### INFORMATION SUPPLIED:
Start

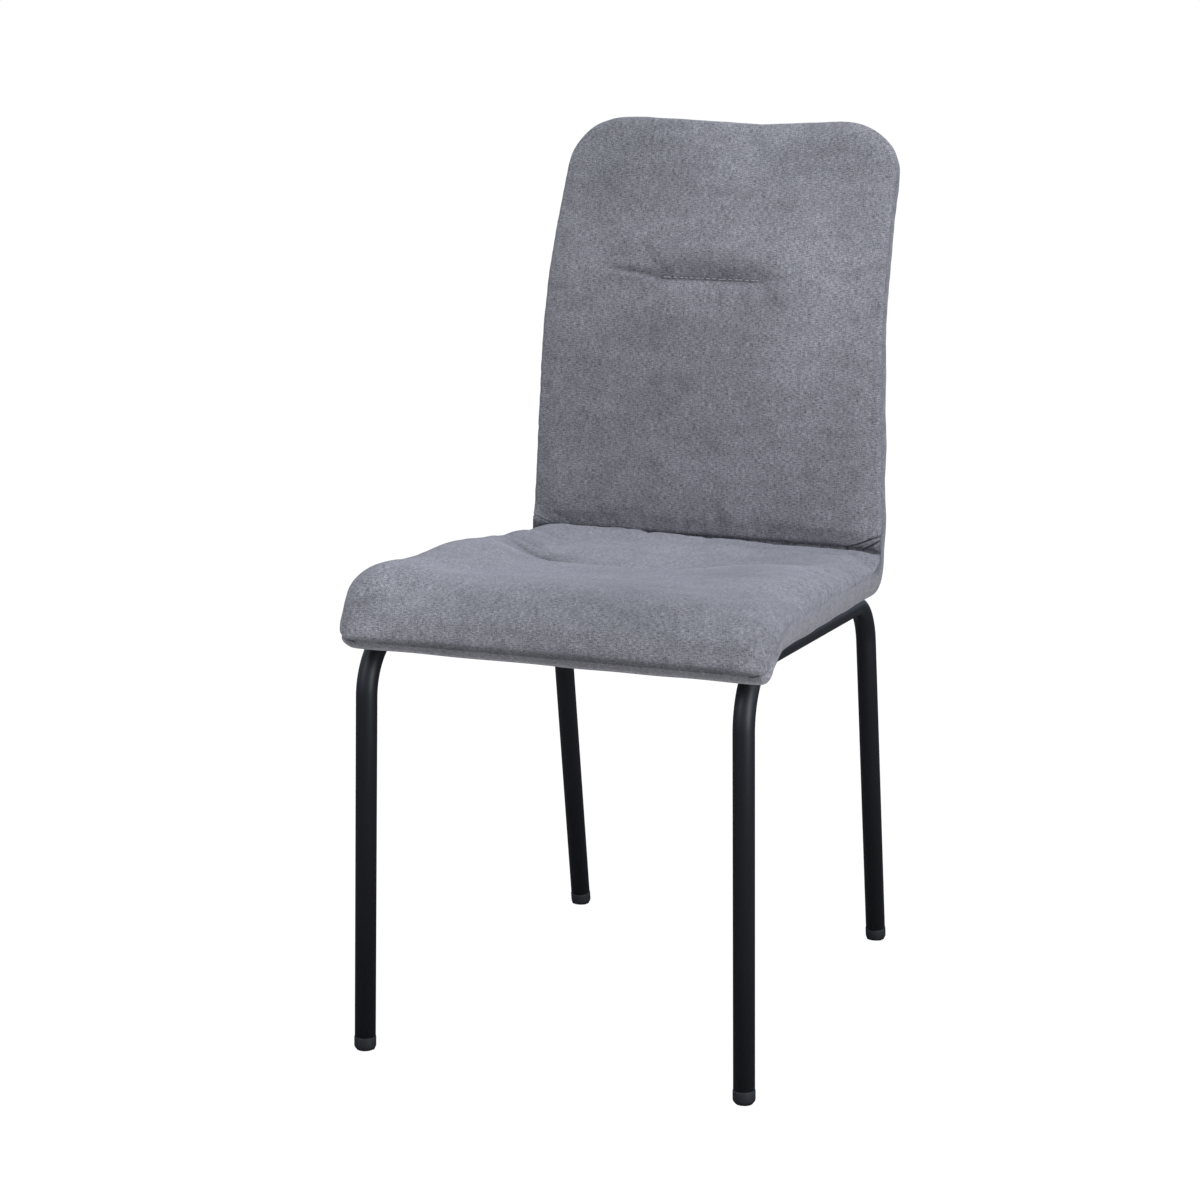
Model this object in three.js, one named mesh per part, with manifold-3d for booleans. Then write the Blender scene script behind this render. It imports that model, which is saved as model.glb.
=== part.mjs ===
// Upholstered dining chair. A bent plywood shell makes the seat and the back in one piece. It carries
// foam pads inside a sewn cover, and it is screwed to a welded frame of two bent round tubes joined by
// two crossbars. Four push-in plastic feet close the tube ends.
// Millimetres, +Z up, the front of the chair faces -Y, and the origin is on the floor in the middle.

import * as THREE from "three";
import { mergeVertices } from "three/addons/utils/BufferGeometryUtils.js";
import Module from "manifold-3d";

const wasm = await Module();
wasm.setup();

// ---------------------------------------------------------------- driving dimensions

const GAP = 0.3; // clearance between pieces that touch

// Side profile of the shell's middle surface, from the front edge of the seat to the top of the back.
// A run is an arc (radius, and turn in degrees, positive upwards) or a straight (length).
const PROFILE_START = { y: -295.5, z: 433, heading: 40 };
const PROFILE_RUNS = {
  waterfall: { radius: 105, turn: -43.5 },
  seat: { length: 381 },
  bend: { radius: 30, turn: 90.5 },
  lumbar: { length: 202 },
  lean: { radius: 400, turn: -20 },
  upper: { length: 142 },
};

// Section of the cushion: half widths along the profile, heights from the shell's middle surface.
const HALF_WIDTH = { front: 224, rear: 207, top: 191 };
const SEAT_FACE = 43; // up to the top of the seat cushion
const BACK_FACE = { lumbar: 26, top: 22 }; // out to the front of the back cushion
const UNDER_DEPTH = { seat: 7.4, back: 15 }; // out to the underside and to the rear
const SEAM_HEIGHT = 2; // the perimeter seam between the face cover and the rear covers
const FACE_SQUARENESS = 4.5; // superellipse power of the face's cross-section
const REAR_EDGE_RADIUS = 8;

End

### WHAT YOU NEED TO DO:
All of the material above needs to be copied exactly.

### THE ANSWER:
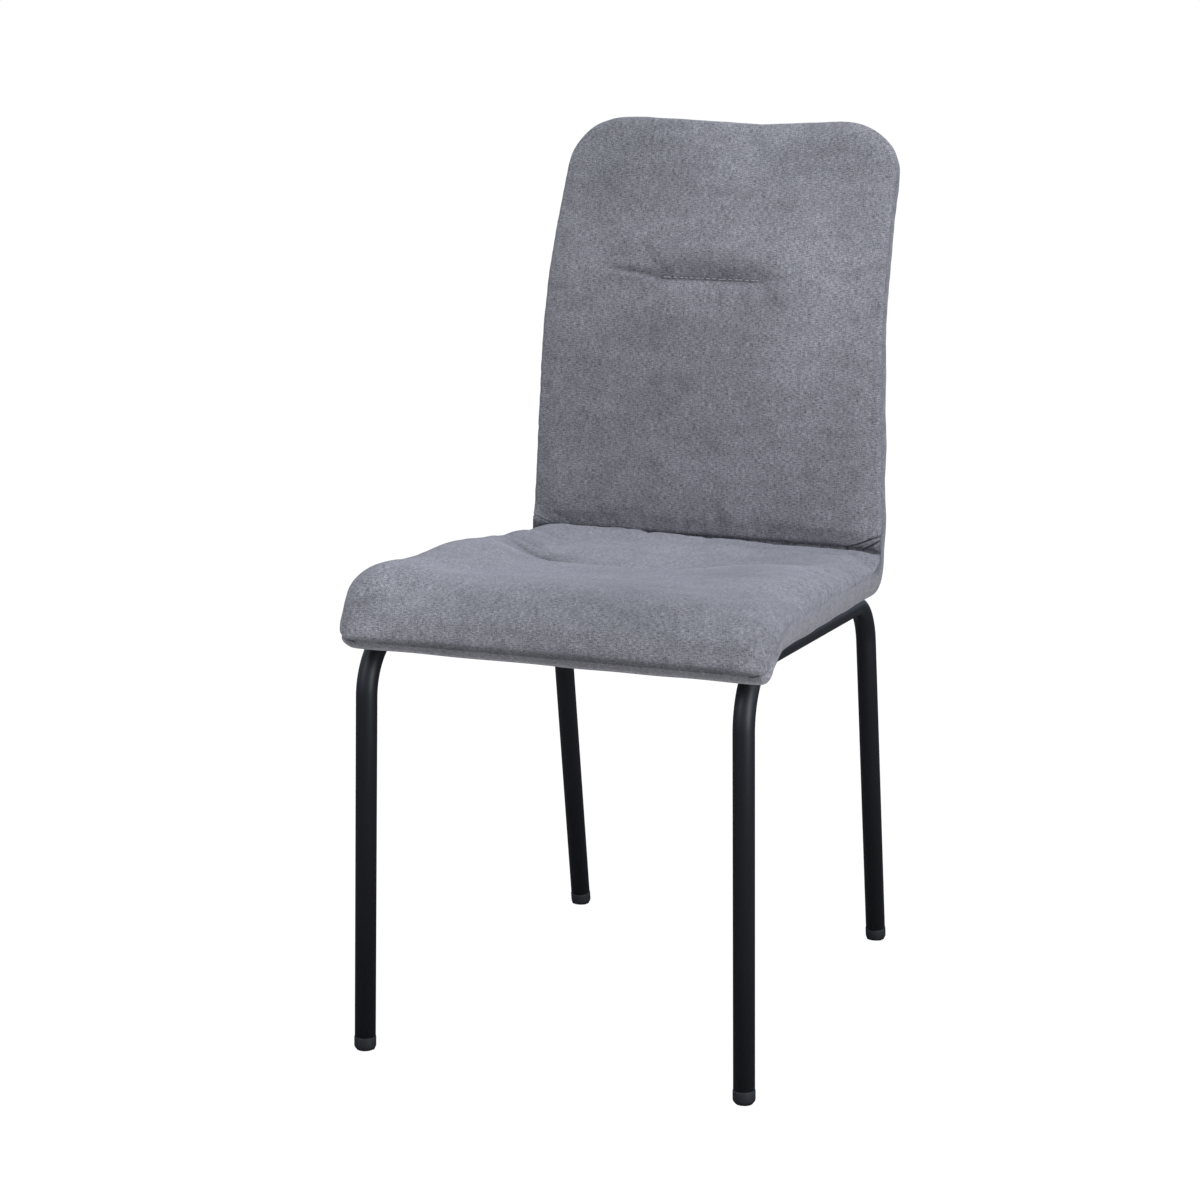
Model this object in three.js, one named mesh per part, with manifold-3d for booleans. Then write the Blender scene script behind this render. It imports that model, which is saved as model.glb.
=== part.mjs ===
// Upholstered dining chair. A bent plywood shell makes the seat and the back in one piece. It carries
// foam pads inside a sewn cover, and it is screwed to a welded frame of two bent round tubes joined by
// two crossbars. Four push-in plastic feet close the tube ends.
// Millimetres, +Z up, the front of the chair faces -Y, and the origin is on the floor in the middle.

import * as THREE from "three";
import { mergeVertices } from "three/addons/utils/BufferGeometryUtils.js";
import Module from "manifold-3d";

const wasm = await Module();
wasm.setup();

// ---------------------------------------------------------------- driving dimensions

const GAP = 0.3; // clearance between pieces that touch

// Side profile of the shell's middle surface, from the front edge of the seat to the top of the back.
// A run is an arc (radius, and turn in degrees, positive upwards) or a straight (length).
const PROFILE_START = { y: -295.5, z: 433, heading: 40 };
const PROFILE_RUNS = {
  waterfall: { radius: 105, turn: -43.5 },
  seat: { length: 381 },
  bend: { radius: 30, turn: 90.5 },
  lumbar: { length: 202 },
  lean: { radius: 400, turn: -20 },
  upper: { length: 142 },
};

// Section of the cushion: half widths along the profile, heights from the shell's middle surface.
const HALF_WIDTH = { front: 224, rear: 207, top: 191 };
const SEAT_FACE = 43; // up to the top of the seat cushion
const BACK_FACE = { lumbar: 26, top: 22 }; // out to the front of the back cushion
const UNDER_DEPTH = { seat: 7.4, back: 15 }; // out to the underside and to the rear
const SEAM_HEIGHT = 2; // the perimeter seam between the face cover and the rear covers
const FACE_SQUARENESS = 4.5; // superellipse power of the face's cross-section
const REAR_EDGE_RADIUS = 8;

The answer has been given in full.